What’s striking and, to my bloodshot eye, welcome about this year’s edition, The Family Stone, is the rather chic urbanity with which writer-director Thomas Bezucha serves up the old genre standby. Maybe it’s because his background is in product branding and store design that Bezucha’s home-for-the-holidays fantasy is more like a beautifully styled cashmere throw draped on an Eames chair than a lumpy granny afghan tossed on a Barcalounger. But somehow, it dramatizes the attractive traps of bohemian-bourgeois aspirations (and snobbism) and, with a light comedic touch, also holds its ground as an old-fashioned and even sweet story about love — and the swapping of perfectly wrapped presents.

Of the five adult children who gather for Christmas at the New England home of their handsome parents Sybil and Kelly Stone (Diane Keaton and Craig T. Nelson), the oldest, Everett (Dermot Mulroney), is the polished corporate go-getter; Susannah (Elizabeth Reaser) is the traditional wife-and-mother; Ben (Luke Wilson) is the SoCal loosey-goosey guy; Amy (Rachel McAdams) is the pretty rebel; and Thad (Ty Giordano) is the deaf one. Also the gay one, hoping to adopt a child with his black boyfriend.

The saving grace for the sophisticated clan in The Family Stone is that Thad’s sensitive-issue grand slam is not the story.
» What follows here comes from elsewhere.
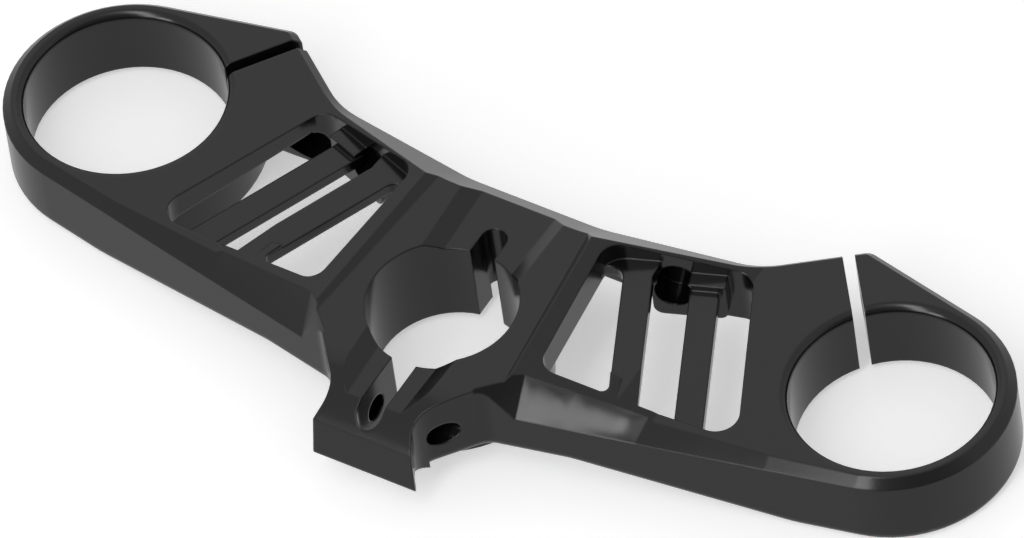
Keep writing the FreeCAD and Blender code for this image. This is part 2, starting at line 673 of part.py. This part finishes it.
groove.Angle = 360
doc.recompute()

# Slot that lets the fork clamp close, through the ear.
turn = math.radians(size("fork_slot_angle"))
along = Vector(-math.sin(turn), math.cos(turn), 0)
across = Vector(-math.cos(turn), -math.sin(turn), 0)
slot_line = Vector(fork_x, fork_y, 0) + across * size("fork_slot_shift")
slot_start = slot_line + along * size("fork_slot_start")
slot_end = slot_line + along * size("fork_slot_end")
half_slot = across * (size("fork_slot") / 2)
slot_plan = [slot_start + half_slot, slot_end + half_slot, slot_end - half_slot, slot_start - half_slot]
extrude("Pocket", "ForkSlot", sketch("ForkSlotPlan", path([(p.x, p.y, 0) for p in slot_plan])))

# Bore for the steering stem and the two slots beside it.
extrude("Pocket", "StemBore", sketch("StemBorePlan", circle(0, 0, size("stem_bore") / 2)))
half = size("stem_slot") / 2
slot_back, slot_front = size("stem_slot_back"), nose_y + size("nose_wall")
back_turn, front_turn = slot_back - half, slot_front + half
slot = [
    Part.LineSegment(Vector(half, front_turn, 0), Vector(half, back_turn, 0)),
    Part.Arc(Vector(half, back_turn, 0), Vector(0, slot_back, 0), Vector(-half, back_turn, 0)),
    Part.LineSegment(Vector(-half, back_turn, 0), Vector(-half, front_turn, 0)),
    Part.Arc(Vector(-half, front_turn, 0), Vector(0, slot_front, 0), Vector(half, front_turn, 0)),
]
extrude("Pocket", "StemSlot", sketch("StemSlotPlan", slot))

# Pinch bolt holes.
extrude("Pocket", "StemBolt", sketch(
    "StemBoltPlan", circle(nose_y + size("stem_bolt_y"), size("stem_bolt_z"), size("stem_bolt") / 2),
    "YZ_Plane"))
bolt_turn = Rotation(Vector(0, 0, 1), size("fork_slot_angle")) * Rotation(Vector(0, 1, 0), 90)
slot_point = slot_line + along * size("fork_bolt_reach")
slot_point.z = size("fork_bolt_z")
extrude("Pocket", "ForkBoltAccess", sketch(
    "ForkBoltAccessPlan", circle(0, 0, size("fork_bolt_head") / 2),
    place=Placement(slot_point + across * size("ear_wall"), bolt_turn)), "Sizes.head_depth")
extrude("Pocket", "ForkBolt", sketch(
    "ForkBoltPlan", circle(0, 0, size("fork_bolt") / 2),
    place=Placement(slot_point - across * size("thread_depth"), bolt_turn)),
    f"Sizes.thread_depth + Sizes.ear_wall + {PROUD}")

# The left half.
mirrored = body.newObject("PartDesign::Mirrored", "LeftHalf")
mirrored.TransformMode = "Whole shape"
mirrored.MirrorPlane = (origin_plane("YZ_Plane"), [""])
doc.recompute()
body.Tip = mirrored
doc.recompute()

for obj in doc.Objects:
    if "Invalid" in obj.State or "Error" in obj.State:
        raise RuntimeError(obj.Name + " failed: " + str(obj.State))

os.makedirs("parts", exist_ok=True)
body.Shape.exportStep("parts/" + body.Label + ".step")
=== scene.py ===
# %% [markdown]
# # A motorcycle triple clamp in black anodised aluminium
# The shape is already finished: it comes from the CAD model, in metres, and stays where it is. This
# lesson gives it the skin of the real part, a studio to stand in and the camera of the photograph.

# %% Load the frame and measure it
import math

import bpy
from mathutils import Matrix, Vector


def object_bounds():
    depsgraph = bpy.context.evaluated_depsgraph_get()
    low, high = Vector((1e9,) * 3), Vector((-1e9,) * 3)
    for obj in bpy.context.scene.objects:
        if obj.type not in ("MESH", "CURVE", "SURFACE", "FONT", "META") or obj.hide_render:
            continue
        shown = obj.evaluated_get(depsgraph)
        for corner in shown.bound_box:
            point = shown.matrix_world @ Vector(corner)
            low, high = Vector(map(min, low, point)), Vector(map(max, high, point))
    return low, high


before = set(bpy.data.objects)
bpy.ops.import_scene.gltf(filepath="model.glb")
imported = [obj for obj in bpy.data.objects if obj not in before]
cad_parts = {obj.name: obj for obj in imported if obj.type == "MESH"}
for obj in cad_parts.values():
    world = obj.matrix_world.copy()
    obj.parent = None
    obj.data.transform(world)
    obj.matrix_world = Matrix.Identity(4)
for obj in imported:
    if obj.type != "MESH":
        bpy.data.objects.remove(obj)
cad_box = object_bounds()
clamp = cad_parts["triple_clamp"]
print("clamp box", [[round(c, 4) for c in corner] for corner in cad_box])

# %% [markdown]
# Colours are written as they look on a screen, in sRGB hex. Blender's shaders work with linear light, so
# one function turns the first into the second. Another adds a shader node with its settings and links.

# %% Colour and node helpers
def linear(hex_colour):
    """sRGB hex, such as #1c1c1e, as linear RGBA."""
    channels = [int(hex_colour[i:i + 2], 16) / 255 for i in (1, 3, 5)]
    return [c / 12.92 if c <= 0.04045 else ((c + 0.055) / 1.055) ** 2.4 for c in channels] + [1.0]


def add_node(tree, kind, inputs=None, **settings):
    """Adds a node with these settings. Each named input gets a value, or a link from an output."""
    node = tree.nodes.new(kind)
    for name, value in settings.items():
        setattr(node, name, value)
    for name, value in (inputs or {}).items():
        if isinstance(value, bpy.types.NodeSocket):
            tree.links.new(value, node.inputs[name])
        else:
            node.inputs[name].default_value = value
    return node


# %% [markdown]
# The clamp is aluminium, cut from the solid by a milling machine, finely blasted and then anodised: its
# skin is a hard, clear layer of oxide, dyed black. The dye swallows almost all light that enters it, so
# no bare metal shows and the material isn't metallic. What the eye gets is the gloss of the oxide: weak
# where a face is seen straight on, stronger where it is seen at a slant. Fine blasting makes that gloss
# satin, and its grain is a bump. Handling leaves broad patches that are a little duller, so the roughness
# varies slowly over the surface. Sharp edges are broken by hand before anodising, and the Bevel node
# gives them that small round, which catches a line of light.

# %% Black anodised machined aluminium
MM = 0.001
DYED_BLACK = "#0d0d0e"
SMUDGE_SIZE = 18 * MM
SATIN_GLOSS = (0.15, 0.20)  # roughness of a clean and of a smudged patch
BROKEN_EDGE = 0.7 * MM
BLAST_GRAIN = 0.12 * MM
# The real grain is half as wide as a pixel of the render and too fine to show, so it is drawn coarser.
GRAIN_DRAWN = 8 * BLAST_GRAIN
GRAIN_STRENGTH = 0.03

anodised = bpy.data.materials.new("black_anodised_machined_aluminium")
anodised.use_nodes = True
tree = anodised.node_tree
skin = tree.nodes["Principled BSDF"]
skin.inputs["Metallic"].default_value = 0.0
skin.inputs["Base Color"].default_value = linear(DYED_BLACK)
where = add_node(tree, "ShaderNodeTexCoord").outputs["Object"]
smudges = add_node(tree, "ShaderNodeTexNoise", {"Vector": where, "Scale": 1 / SMUDGE_SIZE, "Detail": 3.0})
gloss = add_node(tree, "ShaderNodeMapRange",
                 {"Value": smudges.outputs["Fac"], "To Min": SATIN_GLOSS[0], "To Max": SATIN_GLOSS[1]})
tree.links.new(gloss.outputs["Result"], skin.inputs["Roughness"])
edge = add_node(tree, "ShaderNodeBevel", {"Radius": BROKEN_EDGE}, samples=6)
grain = add_node(tree, "ShaderNodeTexNoise", {"Vector": where, "Scale": 1 / GRAIN_DRAWN, "Detail": 2.0})
bump = add_node(tree, "ShaderNodeBump", {"Height": grain.outputs["Fac"], "Strength": GRAIN_STRENGTH,
                                         "Distance": BLAST_GRAIN, "Normal": edge.outputs["Normal"]})
tree.links.new(bump.outputs["Normal"], skin.inputs["Normal"])
clamp.data.materials.clear()
clamp.data.materials.append(anodised)
print("material", anodised.name, len(tree.nodes), "nodes")

# %% [markdown]
# The studio is a white table that runs to the horizon, under a white sky. Three kinds of ray meet them. A
# camera ray sees plain white: the sky at full strength, and the table with a little glow on top of the
# light that falls there. A ray that the shiny clamp sends back sees an even light grey. All other rays
# see the lit paper and the sky's own light, so the clamp is lit softly and the table keeps its shadow.

# %% A shader that tells kinds of ray apart
def shader_by_ray(tree, lighting, mirrored, seen):
    """Camera rays get the last shader, rays from a shiny surface the second, and all others the first."""
    rays = add_node(tree, "ShaderNodeLightPath")
    result = lighting
    for kind, shader in (("Is Glossy Ray", mirrored), ("Is Camera Ray", seen)):
        mix = add_node(tree, "ShaderNodeMixShader", {"Fac": rays.outputs[kind]})
        # The two shaders of a mix share one input name, so they are linked by number.
        tree.links.new(result.outputs[0], mix.inputs[1])
        tree.links.new(shader.outputs[0], mix.inputs[2])
        result = mix
    return result.outputs[0]


# %% White table
FLOOR_HALF = 6.0
TABLE_GLOW = 0.48
TABLE_MIRRORED = 0.62
PAPER = "#e6e6e6"
WHITE = linear("#ffffff")
floor_z = cad_box[0][2]
floor_mesh = bpy.data.meshes.new("floor")
corners = [(x * FLOOR_HALF, y * FLOOR_HALF, floor_z) for x, y in [(-1, -1), (1, -1), (1, 1), (-1, 1)]]
floor_mesh.from_pydata(corners, [], [(0, 1, 2, 3)])
floor = bpy.data.objects.new("floor", floor_mesh)
bpy.context.collection.objects.link(floor)

paper = bpy.data.materials.new("matt_white_paper")
paper.use_nodes = True
tree = paper.node_tree
tree.nodes.clear()
matt = add_node(tree, "ShaderNodeBsdfDiffuse", {"Color": linear(PAPER)})
glow = add_node(tree, "ShaderNodeEmission", {"Color": WHITE, "Strength": TABLE_GLOW})
mirrored = add_node(tree, "ShaderNodeEmission", {"Color": WHITE, "Strength": TABLE_MIRRORED})
both = add_node(tree, "ShaderNodeAddShader")
tree.links.new(matt.outputs[0], both.inputs[0])
tree.links.new(glow.outputs[0], both.inputs[1])
add_node(tree, "ShaderNodeOutputMaterial", {"Surface": shader_by_ray(tree, matt, mirrored, both)})
floor_mesh.materials.append(paper)
print("table top at", round(floor_z, 5))

# %% [markdown]
# A studio is seldom white all round. This one is dim on the right-hand side in front, where no screen
# hangs, so the facets that mirror that side come out darker than their neighbours. The dimming fades in
# with the cosine of the angle between a direction and the middle of the dim side.

# %% White sky with a dim side
SKY_LIGHT = 0.5
SKY_MIRRORED = 0.66
DIM_SIDE = (0.75, -0.64, 0.15)
DIM_SHARE = 0.35
DIM_START = 0.6  # cosine at which the dimming starts
DIM_FULL = 0.9  # cosine from which only DIM_SHARE of the sky is left
world = bpy.data.worlds.new("white_sky")
bpy.context.scene.world = world
world.use_nodes = True
tree = world.node_tree
tree.nodes.clear()
direction = add_node(tree, "ShaderNodeTexCoord").outputs["Generated"]
facing = add_node(tree, "ShaderNodeVectorMath", operation="DOT_PRODUCT")
# The two vectors of a dot product share one name too. Both have length 1, so it gives the cosine.
tree.links.new(direction, facing.inputs[0])
facing.inputs[1].default_value = Vector(DIM_SIDE).normalized()
dimming = add_node(tree, "ShaderNodeMapRange",
                   {"Value": facing.outputs["Value"], "From Min": DIM_START, "From Max": DIM_FULL,
                    "To Min": SKY_MIRRORED, "To Max": SKY_MIRRORED * DIM_SHARE})
light = add_node(tree, "ShaderNodeBackground", {"Color": WHITE, "Strength": SKY_LIGHT})
mirrored = add_node(tree, "ShaderNodeBackground", {"Color": WHITE, "Strength": dimming.outputs["Result"]})
seen = add_node(tree, "ShaderNodeBackground", {"Color": WHITE, "Strength": 1.0})
add_node(tree, "ShaderNodeOutputWorld", {"Surface": shader_by_ray(tree, light, mirrored, seen)})
print("sky", SKY_LIGHT, "as light,", SKY_MIRRORED, "in reflections, dim towards", DIM_SIDE)

# %% [markdown]
# The camera stands far away with a very long lens, because the photograph shows almost no perspective.
# Its place is three angles, a distance and the point it looks at.

# %% Camera of the photograph
AZIMUTH, ELEVATION, ROLL = math.radians(37.097), math.radians(49.302), math.radians(-8.692)
DISTANCE = 5.5028
AIM = Vector((0.003955, 0.024412, 0.014695))
SENSOR_WIDTH = 36  # millimetres, as Blender states lenses
FOCAL_LENGTH = 800
FARTHEST_SEEN = 100
back = Vector((math.sin(AZIMUTH) * math.cos(ELEVATION),
               -math.cos(AZIMUTH) * math.cos(ELEVATION),
               math.sin(ELEVATION)))
level = Vector((math.cos(AZIMUTH), math.sin(AZIMUTH), 0))
upward = back.cross(level)
right = level * math.cos(ROLL) + upward * math.sin(ROLL)
up = back.cross(right)
lens = bpy.data.cameras.new("camera")
lens.sensor_width = SENSOR_WIDTH
lens.lens = FOCAL_LENGTH
lens.clip_end = FARTHEST_SEEN
camera = bpy.data.objects.new("camera", lens)
bpy.context.collection.objects.link(camera)
turn = Matrix((right, up, back)).transposed().to_4x4()
camera.matrix_world = Matrix.Translation(AIM + back * DISTANCE) @ turn
bpy.context.scene.camera = camera
bpy.context.scene.view_settings.view_transform = "Standard"
print("camera", DISTANCE, "m away with a lens of", FOCAL_LENGTH, "mm")

# %% [markdown]
# Four soft lamps. A tall narrow one stands in front, where the slanted face beside the neck of the right
# arm mirrors it: it gives that face its bright patch. A weaker strip overhead lets the patch fade out,
# and a low one draws a line of light on the arm's lower edge. The last is a wide, weak screen behind and
# above, which the level top faces mirror evenly.

# %% Lamps
def soft_lamp(name, direction, distance, width, height, power):
    """A rectangular lamp that stands in this direction from the clamp and faces it, in metres and watts."""
    data = bpy.data.lights.new(name, "AREA")
    data.shape = "RECTANGLE"
    data.size = width
    data.size_y = height
    data.energy = power
    lamp = bpy.data.objects.new(name, data)
    bpy.context.collection.objects.link(lamp)
    toward = Vector(direction).normalized()
    lamp.location = AIM + toward * distance
    lamp.rotation_euler = toward.to_track_quat("Z", "Y").to_euler()
    print(name, "at", [round(c, 3) for c in lamp.location])


soft_lamp("tall_front_lamp", direction=(0.02, -0.77, 0.64), distance=3.0,
          width=0.66, height=3.6, power=31)
soft_lamp("overhead_strip", direction=(0.0, -0.27, 0.96), distance=3.0,
          width=0.8, height=1.3, power=3)
soft_lamp("low_front_lamp", direction=(-0.21, -0.95, 0.21), distance=3.0,
          width=0.75, height=1.2, power=13)
soft_lamp("high_back_screen", direction=(-0.40, 0.52, 0.76), distance=2.0,
          width=1.3, height=1.3, power=1.2)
Instead, what rattles the Stones is the introduction of Everett’s buttoned-down, sleeked-up fiancée, Meredith (Sarah Jessica Parker), whose tightly wound career-exec personality is at odds with the family’s own proud sense of liberal outspokenness in general and Sybil’s forceful plans for her son’s happiness in particular. (The sly title refers as well to the disposition of an heirloom diamond ring.) The very bun on Meredith’s head seems to annoy Sybil (and inflame Amy, so proudly unkempt), and Parker has a great time being the anti–Carrie Bradshaw while Keaton-as-matriarch is a particular joy — funny, beautiful, elegant, touching, and at ease with a familiar, get-out-your-hankies holiday subplot.

With the Stones doing a number on her self-confidence, Meredith buses in her sister Julie (Claire Danes) as an ally and that’s where the romantic geometry gets fancy. Suffice it to say that at one point, Meredith does let her hair down and Parker gets to put in a performance as endearing as we like from her. How did Bezucha get this glam a cast into this traditional a pie? I don’t know — it’s a secret Christmas recipe.